The student then contacted the Royal Society Te Apārangi (before the university investigation’s final outcome had been reached) to ask about its complaints procedure. An executive officer replied that the issues she raised should be directed to the police and the institution involved “…but could take the complaint forward if they were upheld by the justice system or the institution involved.”
Possible penalties if a complaint about a member is upheld by the society include the publication of the member’s name.
However because the university never informed the society about the complaint, the investigation or the outcome, this action could not be considered.
‘Like the Catholic Church’
The lecturer now has a new teaching post at a university in Europe.

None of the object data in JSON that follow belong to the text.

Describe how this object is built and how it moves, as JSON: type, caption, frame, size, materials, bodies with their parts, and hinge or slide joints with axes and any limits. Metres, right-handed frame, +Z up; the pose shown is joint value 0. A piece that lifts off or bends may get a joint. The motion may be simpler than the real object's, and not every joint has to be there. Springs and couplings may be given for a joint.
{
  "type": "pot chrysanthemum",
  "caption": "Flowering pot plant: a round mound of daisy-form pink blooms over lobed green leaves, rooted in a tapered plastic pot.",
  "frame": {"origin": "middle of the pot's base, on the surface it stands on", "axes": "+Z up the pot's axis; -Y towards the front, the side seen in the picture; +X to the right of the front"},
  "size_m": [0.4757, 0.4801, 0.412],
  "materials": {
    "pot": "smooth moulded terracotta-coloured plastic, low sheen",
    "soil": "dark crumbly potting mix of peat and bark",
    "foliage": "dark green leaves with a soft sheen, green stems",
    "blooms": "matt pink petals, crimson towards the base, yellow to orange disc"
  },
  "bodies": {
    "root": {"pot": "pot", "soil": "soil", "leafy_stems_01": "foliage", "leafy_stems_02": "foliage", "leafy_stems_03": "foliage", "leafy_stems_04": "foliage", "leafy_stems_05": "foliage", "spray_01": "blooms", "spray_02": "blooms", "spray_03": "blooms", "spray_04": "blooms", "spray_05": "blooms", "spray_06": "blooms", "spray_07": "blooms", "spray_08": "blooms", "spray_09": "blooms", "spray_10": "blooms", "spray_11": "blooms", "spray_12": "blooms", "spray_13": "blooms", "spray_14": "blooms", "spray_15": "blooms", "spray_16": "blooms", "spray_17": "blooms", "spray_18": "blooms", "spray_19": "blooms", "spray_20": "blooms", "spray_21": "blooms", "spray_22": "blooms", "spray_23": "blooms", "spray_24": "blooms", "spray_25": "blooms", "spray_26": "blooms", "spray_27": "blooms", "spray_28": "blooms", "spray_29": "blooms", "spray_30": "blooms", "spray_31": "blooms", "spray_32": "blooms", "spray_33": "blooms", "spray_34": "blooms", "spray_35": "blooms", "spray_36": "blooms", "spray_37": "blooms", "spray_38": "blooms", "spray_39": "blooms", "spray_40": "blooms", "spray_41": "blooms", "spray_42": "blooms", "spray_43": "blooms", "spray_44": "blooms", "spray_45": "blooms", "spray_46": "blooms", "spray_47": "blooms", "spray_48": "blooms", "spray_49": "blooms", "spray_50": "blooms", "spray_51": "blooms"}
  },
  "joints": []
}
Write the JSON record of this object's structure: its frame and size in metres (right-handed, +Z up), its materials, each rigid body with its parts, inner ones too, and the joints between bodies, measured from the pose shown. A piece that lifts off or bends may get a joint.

When Newsroom asked the New Zealand university whether it had informed the lecturer’s new employer about the investigation, or whether it had supplied a reference, it declined to answer, citing “privacy reasons”. The university in Europe provided a similar response.
The student who made the complaint told Newsroom the New Zealand university’s actions reminded her of the Catholic Church’s treatment of abusive priests. “It seems to be an open secret that even top global universities move predators around like the Catholic Church.”
She said every way she turned she came up against a wall of institutions that cited privacy as the reason they couldn’t answer her requests. “Why does privacy override female students’ safety?”
Newsroom asked Royal Society Te Apārangi whether it would request the investigation information from the university. A spokesperson said it wouldn’t.
The Royal Society Te Apārangi did not answer Newsroom’s questions about whether it had an expectation it should be informed by fellowship recipients and their host institutions of investigations such as this.
It also would not tell Newsroom when the last funding payment was made to the lecturer, stating it was “…contractual information that we are not be able to share with you.”
* Newsroom has not identified the university to protect the identity of the parties involved.